Later came The Abominable, a licensed restaurant in the snowfields at Mt Buller. Some of the best bands in the country played there, but like The Arab, the real floor show was the staff. What kept the Smith brothers going at such a pace for almost 20 years? What kept their spirits high? “It was definitely an ego trip,” said Alistair. “We thought we were important. It wasn’t till later that we found out we weren’t. It sounds corny now, but we believed in what we were doing, and so did the customers. They helped us. Some of them were really lovable. One old man used to hitchhike 60 miles every night just to sit there and be part of The Arab.
Steve Politis owns The Arab now. He came to work there 15 years ago and didn’t like it. “I was a city boy, a real Greek guy with my hair slicked up, you know, with grease, and I wore a bow tie. I had to work three times as hard at The Arab, but the atmosphere was so good, so easy go, I didn’t mind. After three weeks, you couldn’t push me out with a bomb.”
Jim Vasilopoulos is back working there, too. He started as a dishwasher in 1959. His eyes light up when he describes the old days. “If Robin told me, ‘I can’t pay you,’ I would work for nothing, unlike now. Then it was a big thing to work here. I came back and was a bit disappointed, but you always want to keep in touch with a place you love … that back part, in the tent with blue and white stripes. When the sun was shining, it was so beautiful. Like a picture.”
It was time to change. The demand for just coffee and spaghetti was over. Now, the Arab has a BYO licence and serves veal cordon bleu and oysters kilpatrick. The music is disco, there are vinyl chairs and high square tables, and the waitresses are quite normal. It is still very friendly, but the magic is gone. Sitting outside in the sun last week, I met one of the graziers’ sons who went to The Arab 20 years ago. He was 42, quite grey, and had his own teenage daughters. “I met my wife on the cushions at the back of The Arab,” he said. I should have guessed he was out of the past because he was nostalgically eating toasted ham sandwiches with tomato juice.

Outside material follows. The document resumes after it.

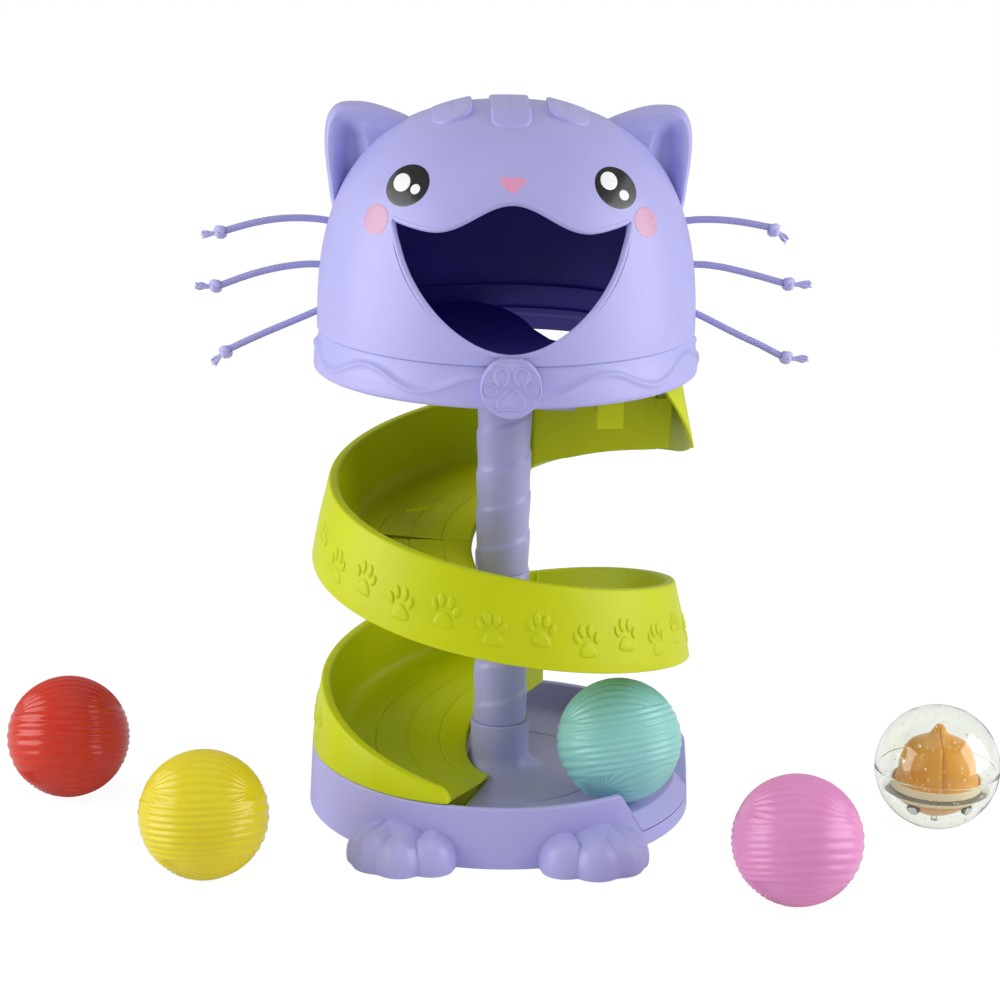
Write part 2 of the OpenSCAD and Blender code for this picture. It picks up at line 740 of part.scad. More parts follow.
whisker_right_top_path = [[-15.7, 57.5], [-14.7, 57.5], [-11.7, 57.9], [-10.1, 58], [-0.7, 59.3],
    [8.3, 59.5], [17.3, 59.1], [27.3, 57.9], [38.3, 55.9], [39.8, 55.5], [44.9, 52.9], [46.1, 52.1],
    [50.3, 48.1]];
whisker_right_middle_path = [[-10.7, 34], [-9.7, 34], [-6.9, 34.3], [-5.5, 34.3], [4.3, 34.5],
    [15.3, 33.1], [26.3, 30.7], [37.3, 27.9], [47.3, 25.1], [48.8, 24.7], [54.8, 23.9], [56.3, 23.9],
    [65.3, 24.1]];
whisker_right_bottom_path = [[-9.7, 11.4], [-8.7, 11.1], [-5.5, 10.1], [-3.9, 9.6], [5.3, 5.3],
    [15.3, 0.3], [26.3, -5.1], [37.3, -10.1], [47.8, -15.5], [49.3, -16.2], [55.3, -17.9],
    [56.8, -17.9], [64.8, -17.5]];
// Thickness of the cord along its line: inner knot, cord, outer knot, neck and frayed tail
cord_shares = [0.9, 1.7, 1.7, 1, 1, 1, 1, 1, 1, 1.85, 1.85, 0.9, 1.15];
cord_sides = 10;

function path_slope(path, i) =
    let (a = path[max(0, i - 1)], b = path[min(len(path) - 1, i + 1)], d = b - a) d / norm(d);

module whisker(path, side) {
    n = cord_sides;
    m = len(path);
    points = [for (i = [0 : m - 1]) for (j = [0 : n - 1])
        let (s = path_slope(path, i), r = cord_d / 2 * cord_shares[i], t = full_turn * j / n)
        [dome_r + path[i][0] - s[1] * r * cos(t), whisker_y + r * sin(t),
            seam_z + path[i][1] + s[0] * r * cos(t)]];
    sides = [for (i = [0 : m - 2]) for (j = [0 : n - 1])
        let (k = (j + 1) % n, a = i * n + j, b = i * n + k)
        each [[a, a + n, b + n], [a, b + n, b]]];
    ends = [[for (j = [0 : n - 1]) j], [for (j = [n - 1 : -1 : 0]) (m - 1) * n + j]];
    color([0.56, 0.57, 0.85]) head_frame() mirror([side < 0 ? 1 : 0, 0, 0])
        polyhedron(points, concat(sides, ends), convexity = 6);
}

module whisker_hole(path, side) {
    slope = atan2(path[4][1] - path[3][1], path[4][0] - path[3][0]);
    mirror([side < 0 ? 1 : 0, 0, 0]) translate([dome_r + path[3][0], whisker_y, seam_z + path[3][1]])
        rotate([0, quarter - slope, 0]) translate([0, 0, -2 * cord_d])
        cylinder(d = cord_d + 2 * cord_clear, h = 5 * cord_d, $fn = hole_facets);
}

module whisker_holes() {
    for (path = [whisker_left_top_path, whisker_left_middle_path, whisker_left_bottom_path])
        whisker_hole(path, -1);
    for (path = [whisker_right_top_path, whisker_right_middle_path, whisker_right_bottom_path])
        whisker_hole(path, 1);
}

module head_dome() {
    color(lavender) head_frame() difference() {
        union() {
            dome_solid(0);
            brow_stripes();
        }
        rotate_extrude() polygon(concat([[0, seam_z - over], [dome_r - dome_wall, seam_z - over]],
            [for (p = dome_outline(dome_r - dome_wall, dome_h - dome_wall)) [max(0, p[0]), p[1]]]));
        translate([0, 0, seam_z]) on_face(front_reach) mouth_outline();
        whisker_holes();
    }
}

// Ear outline as shares of its reach and height, from its outer foot round the tip to its inner foot
ear_outline_shares = [[0.9, 0.46], [0.97, 0.53], [0.985, 0.66], [1, 0.8], [0.997, 0.9], [0.975, 0.955],
    [0.93, 0.99], [0.86, 1], [0.77, 0.996], [0.67, 0.975], [0.545, 0.935], [0.45, 0.88], [0.6, 0.6]];
ear_hollow_shares = [[0.88, 0.5], [0.91, 0.62], [0.925, 0.76], [0.925, 0.86], [0.9, 0.92], [0.855, 0.94],
    [0.77, 0.935], [0.66, 0.91], [0.56, 0.87], [0.6, 0.6]];
ear_front = 2;
ear_reach = dome_r - ear_inset;
ear_top_z = dome_h - ear_drop;

module ear(side) {
    color(lavender) head_frame() mirror([side < 0 ? 1 : 0, 0, 0]) difference() {
        translate([0, ear_t - ear_front, seam_z]) on_face(ear_t)
            polygon([for (p = ear_outline_shares) [ear_reach * p[0], ear_top_z * p[1]]]);
        translate([0, ear_hollow - ear_front, seam_z]) on_face(ear_hollow + over)
            polygon([for (p = ear_hollow_shares) [ear_reach * p[0], ear_top_z * p[1]]]);
        dome_solid(0);
    }
}

module ear_left() {
    ear(-1);
}

module ear_right() {
    ear(1);
}

// Face prints follow the dome as thin films cut to their outline
oval_steps = 32;

module ellipse(length, width) {
    polygon([for (i = [0 : oval_steps - 1]) let (t = full_turn * i / oval_steps)
        [length / 2 * cos(t), width / 2 * sin(t)]]);
}

module film(level) {
    intersection() {
        difference() {
            dome_solid((level + 1) * print_t);
            dome_solid(level * print_t);
        }
        translate([0, 0, seam_z]) on_face(front_reach) children();
    }
}

eye_tilt = 36;
glint_tilt = 40;
// Highlights of the left and right eye: place, length and width as shares of the eye
glints_left = [[-0.132, 0.055, 0.4, 0.45], [0.155, -0.04, 0.22, 0.25]];
glints_right = [[-0.165, 0.145, 0.4, 0.45], [0.175, -0.14, 0.22, 0.25]];

module eye_glints(side) {
    translate([side * eye_x, eye_z]) for (g = side < 0 ? glints_left : glints_right)
        translate([eye_l * g[0], eye_l * g[1]]) rotate(-side * glint_tilt)
            ellipse(eye_l * g[2], eye_w * g[3]);
}

module eyes_dark() {
    color([0.08, 0.08, 0.09]) head_frame() film(0) difference() {
        for (side = [-1, 1]) translate([side * eye_x, eye_z]) rotate(-side * eye_tilt) ellipse(eye_l, eye_w);
        for (side = [-1, 1]) eye_glints(side);
    }
}

module eyes_light() {
    color("white") head_frame() film(0) for (side = [-1, 1]) eye_glints(side);
}

nose_outline_shares = [[-0.5, 0.1], [-0.5, 0.24], [-0.4, 0.28], [0.4, 0.28], [0.5, 0.24], [0.5, 0.1],
    [0.16, -0.24], [0.08, -0.3], [-0.08, -0.3], [-0.16, -0.24]];

module nose_print() {
    color([0.898, 0.604, 0.749]) head_frame() film(0)
        translate([0, nose_z]) polygon([for (p = nose_outline_shares) nose_w * p]);
}

cheek_x = 70.2;
cheek_z = 68.8;
cheek_tilt = 61;

module cheek_prints() {
    color([0.875, 0.663, 0.796]) head_frame() film(0)
        for (side = [-1, 1]) translate([side * cheek_x, cheek_z]) rotate(-side * cheek_tilt)
            ellipse(cheek_l, cheek_w);
}

medal_share = 0.56;
medal_z = collar_z + collar_h * medal_share;
medal_peg_len = 8;

module medal_peg(clear) {
    translate([0, -dome_r + medal_peg_len, medal_z - medal_r / 2]) rotate([90, 0, 0])
        cylinder(d = medal_peg_d + 2 * clear, h = medal_peg_len + collar_bulge);
}

module paw_medallion() {
    color(lavender) head_frame() union() {
        difference() {
            translate([0, 0, medal_z]) rotate([90, 0, 0]) cylinder(r = medal_r, h = collar_out_r + medal_out);
            head_envelope();
            translate([0, -dome_r + over + medal_r, medal_z]) rotate([90, 0, 0])
                translate([0, 0, -dome_r]) cylinder(r = 2 * medal_r, h = dome_r);
            translate([0, 0, collar_z - 2 * medal_r]) cylinder(r = dome_r, h = 2 * medal_r);
        }
        medal_peg(0);
    }
}

module yarn_ball(place, tint) {
    color(tint) translate([place[0], place[1], place[2] + ball_d / 2]) difference() {
        sphere(d = ball_d);
        sphere(d = ball_d - 2 * ball_wall);
    }
}

ball_back_y = -9;
ball_front_y = -122;
pink_y = -144;
clear_y = -35;
exit_ball_reach = 83;
exit_ball_angle = -37;

module ball_red() {
    yarn_ball([-ball_far, ball_back_y, 0], [0.808, 0.227, 0.133]);
}

module ball_yellow() {
    yarn_ball([-ball_near, ball_front_y, 0], [0.91, 0.827, 0.227]);
}

module ball_pink() {
    yarn_ball([ball_near, pink_y, 0], [0.89, 0.58, 0.792]);
}

module ball_teal() {
    yarn_ball([exit_ball_reach * cos(exit_ball_angle), exit_ball_reach * sin(exit_ball_angle), tray_z + seat],
        [0.573, 0.831, 0.824]);
}

clear_center = [ball_far, clear_y, ball_d / 2];
fish_reach = ball_d / 2 - clear_wall;
fish_r = fish_reach - fish_room;
fish_tip = fish_reach - fish_tip_room;
fish_drop = 0.186 * ball_d;
band_low = 0.214 * ball_d;

module clear_half(up) {
    color([0.9, 0.92, 0.9, 0.35]) difference() {
        intersection() {
            sphere(d = ball_d);
            translate([-ball_d, -ball_d, up ? 0 : -ball_d]) cube([2 * ball_d, 2 * ball_d, ball_d]);
        }
        sphere(d = ball_d - 2 * clear_wall);
    }
}

fish_belly = 0.221 * ball_d;
fish_stem_r = 0.057 * ball_d;

module clear_ball_top() {
    translate(clear_center) clear_half(true);
}

module clear_ball_bottom() {
    translate(clear_center) {
        clear_half(false);
        color([0.9, 0.92, 0.9, 0.35]) intersection() {
            sphere(d = ball_d - clear_wall);
            translate([0, 0, -ball_d / 2]) cylinder(r = fish_stem_r, h = ball_d / 2 - fish_drop - fish_belly);
        }
    }
}

// The band closes round the fish; its flange reaches the clear wall and holds the fish up
module fish_band() {
    inner = fish_r + spigot_clear;
    low = (band_h - band_t) / 2;
    high = (band_h + band_t) / 2;
    reach = sqrt(pow(fish_reach, 2) - pow(band_low - low, 2)) - spigot_clear;
    color([0.95, 0.87, 0.72]) translate(clear_center - [0, 0, band_low]) rotate_extrude()
        polygon([[inner, 0], [inner + band_t, 0], [inner + band_t, low], [reach, low],
            [reach, high], [inner + band_t, high], [inner + band_t, band_h], [inner, band_h]]);
}

// The fish from the middle of its belly up to its tip, and from there down to its foot
fish_top_shares = [[1, 0], [0.99, 0.14], [0.95, 0.26], [0.86, 0.4], [0.72, 0.53], [0.52, 0.66],
    [0.33, 0.78], [0.19, 0.88], [0.11, 0.95], [0, 1]];
fish_low_shares = [[0, -1], [0.42, -0.97], [0.68, -0.86], [0.86, -0.62], [0.96, -0.32]];

module fish_solid() {
    rise = fish_tip + fish_drop;
    translate([0, 0, -fish_drop]) rotate_extrude() polygon(concat(
        [for (p = fish_low_shares) [fish_r * p[0], fish_belly * p[1]]],
        [for (p = fish_top_shares) [fish_r * p[0], rise * p[1]]]
    ));
}

module fish_body() {
    color([0.91, 0.647, 0.173]) translate(clear_center) fish_solid();
}

fish_eye_r = 0.043 * ball_d;
fish_eye_turn = 41;
fish_eye_drop = 0.264 * ball_d;
fish_eye_share = 0.94;

module fish_eyes() {
    color([0.2, 0.2, 0.25]) translate(clear_center) difference() {
        for (side = [-1, 1]) rotate([0, 0, side * fish_eye_turn - 90])
            translate([fish_r * fish_eye_share, 0, -fish_eye_drop]) sphere(fish_eye_r);
        fish_solid();
    }
}

base_tray();
base_screw();
lower_post();
upper_post();
post_flange_screws();
ramp_start();
ramp_upper();
ramp_middle();
ramp_lower();
ramp_bracket_upper();
ramp_bracket_lower();
ramp_screws();
ramp_hanger();
hanger_screw();
guide_tab();
collar();
head_floor();
head_dome();
ear_left();
ear_right();
eyes_dark();
eyes_light();
nose_print();
cheek_prints();
paw_medallion();
whisker(whisker_left_top_path, -1);  // whisker_left_top
whisker(whisker_left_middle_path, -1);  // whisker_left_middle
whisker(whisker_left_bottom_path, -1);  // whisker_left_bottom
whisker(whisker_right_top_path, 1);  // whisker_right_top
whisker(whisker_right_middle_path, 1);  // whisker_right_middle
whisker(whisker_right_bottom_path, 1);  // whisker_right_bottom
ball_red();
ball_yellow();
ball_teal();
ball_pink();
clear_ball_top();
clear_ball_bottom();
fish_body();
fish_band();
fish_eyes();
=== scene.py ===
"""Ball drop tower for a pet: cat head, post, two-turn spiral ramp, tray base and five play balls.

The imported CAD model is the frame. Every piece here is a finer, dressed copy of one of its nodes,
or keeps the node and gives it a finish. Sizes are in millimetres, Blender's units are metres.
"""

import logging
import math
from dataclasses import dataclass, field
from enum import Enum
from typing import Callable, Sequence

import bmesh
import bpy
import numpy as np
from mathutils import Matrix, Vector


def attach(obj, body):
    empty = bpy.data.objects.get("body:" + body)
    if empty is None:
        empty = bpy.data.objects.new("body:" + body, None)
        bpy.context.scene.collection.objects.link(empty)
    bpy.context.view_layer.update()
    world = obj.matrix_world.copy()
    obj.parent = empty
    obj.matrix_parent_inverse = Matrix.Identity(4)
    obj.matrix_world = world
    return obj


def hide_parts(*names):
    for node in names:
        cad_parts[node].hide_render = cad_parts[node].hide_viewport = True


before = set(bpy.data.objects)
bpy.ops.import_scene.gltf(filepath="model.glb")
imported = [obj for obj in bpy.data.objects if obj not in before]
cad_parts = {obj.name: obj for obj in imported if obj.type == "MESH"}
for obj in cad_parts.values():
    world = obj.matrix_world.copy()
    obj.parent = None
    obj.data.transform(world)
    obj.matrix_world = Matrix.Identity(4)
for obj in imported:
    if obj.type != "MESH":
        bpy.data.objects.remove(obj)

MM = 0.001
LOG = logging.getLogger("ball_tower")
Points = np.ndarray
Mesh = tuple[Points, list[list[int]]]


# ---------------------------------------------------------------------------------------------
# Small geometry tools
# ---------------------------------------------------------------------------------------------

def clamp01(value: float) -> float:
    """Keeps a number between nought and one."""
    return min(1.0, max(0.0, value))


def smooth(value: float | Points) -> float | Points:
    """Soft step from nought to one.

    Args:
        value: share of the way through the step, a number or an array.

    Returns:
        The eased share.
    """
    share = np.clip(value, 0.0, 1.0)
    return share * share * (3.0 - 2.0 * share)


def soft_min(first: float, second: float, blend: float) -> float:
    """Smaller of two numbers with the corner between them rounded.

    Args:
        first: one number.
        second: the other number.
        blend: distance over which the corner is rounded.

    Returns:
        The rounded minimum.
    """
    share = clamp01(0.5 + 0.5 * (second - first) / blend)
    return second * (1 - share) + first * share - blend * share * (1 - share) * 0.5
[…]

“I bring my kids here, bore them with stories about how this place was.” He admitted he’d thrown a rock at the chemist’s window next door to The Arab on New Year’s Eve. But that was traditional. “There was a whole generation that believed in the myth of The Arab,” he said. “It punctuated everything that happened at Lorne. When the projector broke down in the picture theatre, everyone would chant ‘Spaghetti, spaghetti, spaghetti,’ just the way they wrote it on The Arab menu. Remember?
“And when it hailed and thundered just as the crowd was getting out of the pictures, there’d be ‘The Arab taxi,’ two waiters in tea towels with umbrellas to run you a couple of hundred yards to The Arab,” I’d forgotten. “If you turned most of the kids in Lorne upside down and shook them in 1962, you’d only find a shilling or two, but you could be sure The Arab would get it,” he said with a sad smile.
What happened to the Smith brothers’ dream? Time just caught up with it. Twenty years ago, they introduced the style Australians were hungry for. What they created looked experimental and bold. They had the insight to realise what was important in its time, but ephemeral. So, they got out. They didn’t retire rich. In fact, none of them owns anything at all. “There was a point where money became too important,” said Robin. “So that was the end of it.”
Alistair lives in Carlton and runs factory workshops for school kids “not good at blackboard work”, who, without such skills, mostly end up in jail. Graham decorates apartments for rich people in New York. And Robin? … at the time of writing [1981], Robin is back in Lorne, working temporarily as a hotel cook.